§ Supplied data
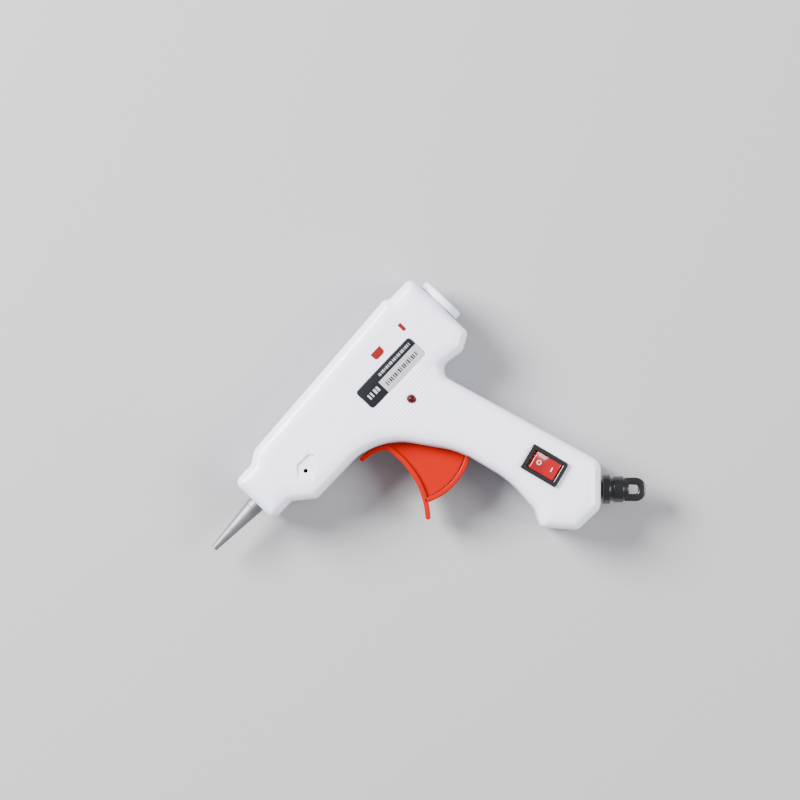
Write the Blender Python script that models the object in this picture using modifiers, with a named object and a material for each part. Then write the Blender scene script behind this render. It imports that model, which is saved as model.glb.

...

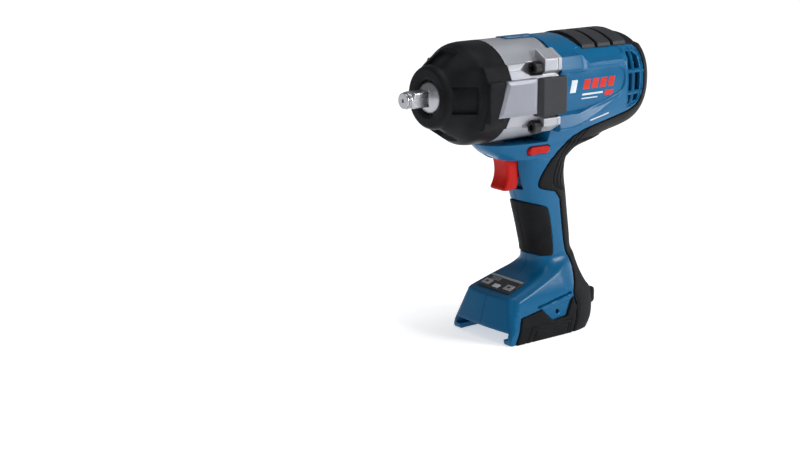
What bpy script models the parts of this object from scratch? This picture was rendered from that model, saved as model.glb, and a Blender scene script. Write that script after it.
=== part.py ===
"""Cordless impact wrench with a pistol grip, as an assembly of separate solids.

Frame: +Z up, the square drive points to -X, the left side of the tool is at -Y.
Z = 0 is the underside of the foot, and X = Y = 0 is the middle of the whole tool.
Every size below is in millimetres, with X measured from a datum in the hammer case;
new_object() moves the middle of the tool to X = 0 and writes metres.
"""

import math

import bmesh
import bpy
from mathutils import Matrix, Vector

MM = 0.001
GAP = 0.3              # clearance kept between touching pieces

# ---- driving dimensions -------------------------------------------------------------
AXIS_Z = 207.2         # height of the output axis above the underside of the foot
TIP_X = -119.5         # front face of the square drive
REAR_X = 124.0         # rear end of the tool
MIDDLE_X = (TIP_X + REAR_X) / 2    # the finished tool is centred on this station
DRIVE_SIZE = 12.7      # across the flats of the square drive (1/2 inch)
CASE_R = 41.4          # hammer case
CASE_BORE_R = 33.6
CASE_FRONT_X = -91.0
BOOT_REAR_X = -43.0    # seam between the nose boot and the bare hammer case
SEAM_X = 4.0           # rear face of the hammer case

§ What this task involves
Determine the number of lines in the listing that hold the word "from", and supply that number and nothing further.

§ Solution to this exercise
3